‚Deformation professionelle‘
Mediation, eine 'natürliche' Form der Konfliktlösung?
Eine Expertin beschreibt darin Restorative Justice so: „Es sollten nicht andere über die Probleme von Menschen entscheiden, sondern die Menschen sollten selber Ihre Konflikte regeln“. So weit so gut. Sie beschreibt zutreffend den Kern von Restorative Justice.
„Natürlich“, so weiter im Nachsatz, soll das Ganze nur mit Hilfe von „Personen, die neutral sind, die sie dabei unterstützen,“ stattfinden. Warum eigentlich? Traut die Expertin das den Menschen grundsätzlich nicht zu?
Über das kleine Wort ‚natürlich‘ bin ich gestolpert. Was ist mit ‚natürlich‘ in diesem Kontext gemeint? Eine kleine Recherche ergab folgende Bedeutungen: dem Gesetz der Natur entsprechend, selbstverständlich, klar, im Sinne von einfach, ursprünglich, selbstredend usw.
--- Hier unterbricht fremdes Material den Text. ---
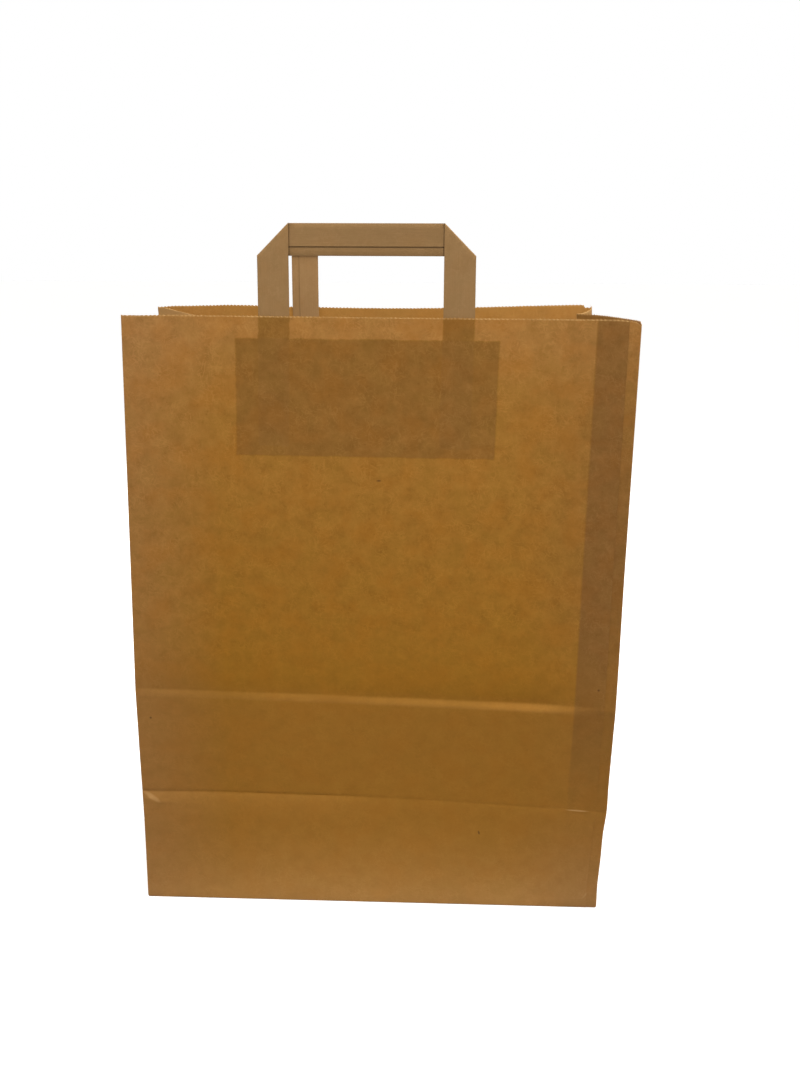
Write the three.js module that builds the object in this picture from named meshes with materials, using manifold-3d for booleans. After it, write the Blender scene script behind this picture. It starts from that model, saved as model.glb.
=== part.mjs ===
// Paper carrier bag: one folded sheet with a flat base and pleated sides, two handles folded from
// paper strip, and the two patches that glue the handles to the inside of the panels.
// Millimetres, +Z up, origin at the centre of the base's underside, front of the bag towards -Y.

import * as THREE from "three";
import { ParametricGeometry } from "three/addons/geometries/ParametricGeometry.js";
import { mergeVertices } from "three/addons/utils/BufferGeometryUtils.js";
import Module from "manifold-3d";

// Paper and the gap left for glue where two pieces lie on each other
const ply = 0.15;
const glueGap = 0.3;

// The bag: the width and depth are those of its base, the height is to the cut rim
const bagWidth = 320;
const bagDepth = 160;
const bagHeight = 410;

// How the opened bag stands: the front leans out at its two cross creases and at the rim, and the
// middle crease of each side is pushed in by this much at the rim
const foldCreaseOut = 8;
const printCreaseOut = 19;
const rimOut = 15;
const gussetPush = 30;

// Folded base: the two long flaps lap over each other, and the inner one steps up over the edge
const baseLap = 20;
const lapStep = 0.4;

// Glued seam down the front panel, near its right fold
const seamLap = 20;
const seamMargin = 7.5;

// Handles: a three-ply strip, mitred at two corners, with a free edge set back from one long edge
const stripWidth = 19.5;
const freeEdgeSetback = 5.6;
const handleSpan = 134;
const handleRise = 55.5;
const legDrop = 80;
const handleShift = 7;

// Patches glued over the legs
const patchWidth = 163;
const patchHeight = 73;
const patchDrop = 13;
const patchEase = 0.6;

const wasm = await Module();
wasm.setup();

function toSolid(geometry) {
  const bare = geometry.clone();
  bare.deleteAttribute("normal");
  bare.deleteAttribute("uv");
  const merged = mergeVertices(bare, 1e-5);
  const index = merged.index.array;
  const triangles = [];
  for (let i = 0; i < index.length; i += 3) {
    const [a, b, c] = [index[i], index[i + 1], index[i + 2]];
    if (a !== b && b !== c && c !== a) triangles.push(a, b, c);
  }
  return new wasm.Manifold(new wasm.Mesh({
    numProp: 3,
    vertProperties: new Float32Array(merged.attributes.position.array),
    triVerts: new Uint32Array(triangles),
  }));
}

function toMesh(name, solid, material) {
  const { vertProperties, triVerts } = solid.getMesh();
  const geometry = new THREE.BufferGeometry();
  geometry.setAttribute("position", new THREE.BufferAttribute(vertProperties, 3));
  geometry.setIndex(new THREE.BufferAttribute(triVerts, 1));
  geometry.computeVertexNormals();
  const mesh = new THREE.Mesh(geometry, material);
  mesh.name = name;
  return mesh;
}

function joinAll(solids) {
  return solids.reduce((whole, solid) => whole.add(solid));
}

// A flat piece of paper: its outline in X and Y, lying between two heights in Z
function plate(outline, low, high) {
  const shape = new THREE.Shape(outline.map(([x, y]) => new THREE.Vector2(x, y)));
  const geometry = new THREE.ExtrudeGeometry(shape, { depth: high - low, bevelEnabled: false });
  return toSolid(geometry.translate(0, 0, low));
}

function mirrored(outline, sideX, sideY) {
  return outline.map(([x, y]) => [x * sideX, y * sideY]);
}

// The stance of the opened sheet at a height: each side is two halves of constant width that hinge
// on a middle crease, so pushing the crease in draws the front and back panels together.
const halfGusset = bagDepth / 2;
const creaseHeight = halfGusset;
const printHeight = bagDepth;

function frontAt(height) {
  const heights = [0, creaseHeight, printHeight, bagHeight];
  const leans = [0, foldCreaseOut, printCreaseOut, rimOut];
  const above = Math.max(1, heights.findIndex((level) => height <= level));
  const share = (height - heights[above - 1]) / (heights[above] - heights[above - 1]);
  return -bagDepth / 2 - THREE.MathUtils.lerp(leans[above - 1], leans[above], share);
}

function pushAt(height) {
  return gussetPush * THREE.MathUtils.clamp((height - creaseHeight) / (bagHeight - creaseHeight), 0, 1);
}

function depthAt(height) {
  return 2 * Math.sqrt(halfGusset ** 2 - pushAt(height) ** 2);
}

// Corners of the sheet at a height, moved inwards by an inset, in order from the front left
function cornersAt(height, inset) {
  const push = pushAt(height);
  const halfDepth = depthAt(height) / 2;
  const front = frontAt(height);
  const middle = front + halfDepth;
  const foldX = bagWidth / 2 - inset * (halfGusset + push) / halfDepth;
  const creaseX = bagWidth / 2 - push - inset * halfGusset / halfDepth;
  const frontY = front + inset;
  const backY = front + 2 * halfDepth - inset;
  return [
    [-foldX, frontY], [foldX, frontY], [creaseX, middle],
    [foldX, backY], [-foldX, backY], [-creaseX, middle],
  ];
}

// A solid that fills the sheet up to an inset from its outer face, over a list of levels: each is
// a height in the solid and the height at which the sheet's corners are taken
function filling(inset, levels) {
  const rings = levels.map(([z, height]) => cornersAt(height, inset).map(([x, y]) => [x, y, z]));
  const centre = ([z, height]) => [0, frontAt(height) + depthAt(height) / 2, z];
  const rows = [[centre(levels[0])], ...rings, [centre(levels.at(-1))]];
  const around = rings[0].length;
  const surface = (u, v, target) => {
    const row = rows[Math.round(v * (rows.length - 1))];
    target.set(...row[Math.round(u * around) % row.length]);
  };
  return toSolid(new ParametricGeometry(surface, around, rows.length - 1));
}

// Levels of the sheet: its two cross creases, then even steps up to the rim, over which the sides
// turn in little by little. A cutting solid runs past both ends.
const past = 5;
const stepsToRim = 8;
const upperHeights = Array.from(
  { length: stepsToRim },
  (_, step) => THREE.MathUtils.lerp(printHeight, bagHeight, (step + 1) / stepsToRim),
);
const sheetLevels = [0, creaseHeight, printHeight, ...upperHeights].map((height) => [height, height]);
const hollowLevels = [[-past, 0], ...sheetLevels, [bagHeight + past, bagHeight]];

// A strip of the front panel between two distances across it and two insets from its outer face
function frontStrip(left, right, outerInset, innerInset, levels) {
  const edge = (inset) => levels.map(([z, height]) => [z, frontAt(height) + inset]);
  const turn = new THREE.Matrix4().makeBasis(
    new THREE.Vector3(0, 0, 1), new THREE.Vector3(0, 1, 0), new THREE.Vector3(-1, 0, 0),
  );
  return plate([...edge(outerInset), ...edge(innerInset).reverse()], -right, -left)
    .transform(turn.elements);
}

// Bag body: the tube with its glued seam. The seam's inner ply runs under the front panel to the
// fold, and the panel's free edge stops short of it, so a narrow margin lies one ply further in.
function bagTube() {
  const filled = filling(0, sheetLevels);
  const tube = filled.subtract(filling(ply, hollowLevels));
  const freeEdge = bagWidth / 2 - seamMargin;
  const innerPly = frontStrip(freeEdge - seamLap, bagWidth / 2, ply / 2, 2 * ply, sheetLevels);
  const margin = frontStrip(freeEdge, bagWidth / 2 - 2 * ply, -past, ply, hollowLevels);
  return tube.add(innerPly.intersect(filled)).subtract(margin);
}

function foldedBase() {
  const halfWidth = bagWidth / 2;
  const halfDepth = bagDepth / 2;
  const reach = halfDepth + baseLap / 2;
  const lapEdge = reach - halfDepth;
  const longFlap = [
    [-halfWidth, -halfDepth], [halfWidth, -halfDepth],
    [halfWidth - reach, lapEdge], [-halfWidth + reach, lapEdge],
  ];
  const lowBack = lapEdge + lapStep;
  const backFlap = [
    [-halfWidth, halfDepth], [-halfWidth + halfDepth - lowBack, lowBack],
    [halfWidth - halfDepth + lowBack, lowBack], [halfWidth, halfDepth],
  ];
  const backLap = [
    [-halfWidth + reach, -lapEdge], [halfWidth - reach, -lapEdge],
    [halfWidth - reach, lowBack + past], [-halfWidth + reach, lowBack + past],
  ];
  const cornerFold = [
    [halfWidth, -halfDepth], [halfWidth - reach, lapEdge], [halfWidth - reach, -halfDepth],
  ];
  const endFlap = [
    [halfWidth, -halfDepth], [halfWidth, halfDepth],
    [halfWidth - reach, halfDepth], [halfWidth - reach, -halfDepth],
  ];
  const layers = [plate(longFlap, 0, ply), plate(backFlap, 0, ply), plate(backLap, ply, 2 * ply)];
  for (const sideX of [-1, 1]) {
    layers.push(plate(mirrored(endFlap, sideX, 1), 2 * ply, 3 * ply));
    for (const sideY of [-1, 1]) layers.push(plate(mirrored(cornerFold, sideX, sideY), ply, 2 * ply));
  }
  return joinAll(layers);
}

// Handle and patch lie in a panel's own plane: X across, Y up from the rim, Z out of the bag,
// with Z = 0 on the panel's inner face
const legOuter = handleSpan / 2;
const legBack = -glueGap - 3 * ply;

// The part of the strip between two distances from its outer edge, as a leg and as the bar
function legBand(from, to) {
  const mitre = handleRise - stripWidth;
  return [
    [-legOuter + from, -legDrop], [-legOuter + to, -legDrop],
    [-legOuter + to, mitre + to], [-legOuter + from, mitre + from],
  ];
}

function barBand(from, to) {
  const mitre = handleRise - stripWidth;
  return [
    [-legOuter + from, mitre + from], [legOuter - from, mitre + from],
    [legOuter - to, mitre + to], [-legOuter + to, mitre + to],
  ];
}

function foldedHandle() {
  const pieces = [
    plate(barBand(freeEdgeSetback, stripWidth), legBack - ply, legBack),
    plate(barBand(0, stripWidth), legBack - 3 * ply, legBack - ply),
  ];
  for (const side of [-1, 1]) {
    pieces.push(plate(mirrored(legBand(0, stripWidth), side, 1), legBack + ply, -glueGap));
    pieces.push(plate(mirrored(legBand(freeEdgeSetback, stripWidth), side, 1), legBack, legBack + ply));
  }
  return joinAll(pieces).translate(-handleShift, 0, 0);
}

// The patch lies on the panel and steps over each leg: its outline is drawn as X and depth
function gluedPatch() {
  const low = glueGap;
  const high = glueGap - legBack;
  const outer = legOuter + patchEase;
  const inner = legOuter - stripWidth - patchEase;
  const edge = patchWidth / 2;
  const panelSide = [
    [-edge, low], [-outer, low], [-outer, high], [-inner, high], [-inner, low],
    [inner, low], [inner, high], [outer, high], [outer, low], [edge, low],
  ];
  const bagSide = [
    [edge, low + ply], [outer + ply, low + ply], [outer + ply, high + ply], [inner - ply, high + ply],
    [inner - ply, low + ply], [-inner + ply, low + ply], [-inner + ply, high + ply],
    [-outer - ply, high + ply], [-outer - ply, low + ply], [-edge, low + ply],
  ];
  const turn = new THREE.Matrix4().makeRotationX(-Math.PI / 2);
  return plate([...panelSide, ...bagSide], 0, patchHeight)
    .transform(turn.elements)
    .translate(-handleShift, -patchDrop - patchHeight, 0);
}

// A frame on a panel's inner face at the rim, leaning as the panel does beside the patch
function panelFrame(outerFaceAt) {
  const foot = bagHeight - patchDrop - patchHeight;
  const frame = new THREE.Group();
  const lean = Math.atan2(outerFaceAt(bagHeight) - outerFaceAt(foot), bagHeight - foot);
  frame.position.set(0, outerFaceAt(bagHeight) + ply, bagHeight);
  frame.rotation.x = Math.PI / 2 - lean;
  return frame;
}

const kraft = new THREE.MeshStandardMaterial({ color: 0xa87945, roughness: 0.85, metalness: 0 });
const strip = new THREE.MeshStandardMaterial({ color: 0x9c7c55, roughness: 0.8, metalness: 0 });
const patch = new THREE.MeshStandardMaterial({ color: 0x96734a, roughness: 0.85, metalness: 0 });

const frontFrame = panelFrame(frontAt);
frontFrame.add(toMesh("front_handle", foldedHandle(), strip));
frontFrame.add(toMesh("front_patch", gluedPatch(), patch));

const backFrame = panelFrame((height) => -frontAt(height) - depthAt(height));
backFrame.add(toMesh("back_handle", foldedHandle(), strip));
backFrame.add(toMesh("back_patch", gluedPatch(), patch));
const backTurn = new THREE.Group();
backTurn.rotation.z = Math.PI;
backTurn.add(backFrame);

const bag = new THREE.Group();
bag.name = "paper_carrier_bag";
bag.add(toMesh("bag_body", bagTube().add(foldedBase()), kraft));
bag.add(frontFrame, backTurn);

export default bag;
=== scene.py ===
import math

import bpy
from mathutils import Matrix, Vector, noise


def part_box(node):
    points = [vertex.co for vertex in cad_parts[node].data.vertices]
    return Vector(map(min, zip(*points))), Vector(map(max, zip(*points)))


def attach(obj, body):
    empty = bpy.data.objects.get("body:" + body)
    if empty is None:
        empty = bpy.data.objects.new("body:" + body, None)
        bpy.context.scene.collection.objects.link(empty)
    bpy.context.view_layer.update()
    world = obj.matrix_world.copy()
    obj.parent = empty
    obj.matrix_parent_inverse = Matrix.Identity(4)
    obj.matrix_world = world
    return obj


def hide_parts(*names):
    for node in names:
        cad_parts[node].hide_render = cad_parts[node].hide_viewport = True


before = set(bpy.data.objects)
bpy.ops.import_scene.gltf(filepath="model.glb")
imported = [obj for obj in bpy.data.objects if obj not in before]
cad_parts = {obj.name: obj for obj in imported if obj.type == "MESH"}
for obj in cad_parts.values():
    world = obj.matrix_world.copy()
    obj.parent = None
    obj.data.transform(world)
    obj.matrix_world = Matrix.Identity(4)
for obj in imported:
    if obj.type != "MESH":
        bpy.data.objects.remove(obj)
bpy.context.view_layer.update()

# The view: the bag stands on a plain pale floor in soft studio light, which comes from high in front
# and above, from both sides and from behind. The camera looks slightly down at the front.
mm = 0.001
photo_height_px = 1067
focal_length_px = 1128
look_left = math.radians(2.18)
look_down = math.radians(14.18)
tilt = math.radians(0.25)
camera_place = (47 * mm, -793.7 * mm, 451.7 * mm)

camera = bpy.data.objects.new("camera", bpy.data.cameras.new("camera"))
bpy.context.scene.collection.objects.link(camera)
camera.data.sensor_width = 36
camera.data.lens = focal_length_px / photo_height_px * camera.data.sensor_width
turn = Matrix.Rotation(look_left, 3, "Z") @ Matrix.Rotation(math.pi / 2 - look_down, 3, "X")
turn = turn @ Matrix.Rotation(tilt, 3, "Z")
camera.matrix_world = Matrix.Translation(camera_place) @ turn.to_4x4()
bpy.context.scene.camera = camera
bpy.context.scene.view_settings.view_transform = "Standard"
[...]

Ist das tatsächlich der Fall? Lösen Menschen ihre Konflikte selbstverständlich immer mit neutralen Dritten? Bedarf es selbstredend der Unterstützung? Ich würde das verneinen. Viele Menschen sind in der Lage, ihre Konflikte selbständig, verantwortungsbewusst und gewaltfrei durch Kommunikation zu lösen. Das sollte man sie dann auch lassen und nicht die eine Variante mit einem neutralen Dritten als die ‚natürliche‘ bezeichnen.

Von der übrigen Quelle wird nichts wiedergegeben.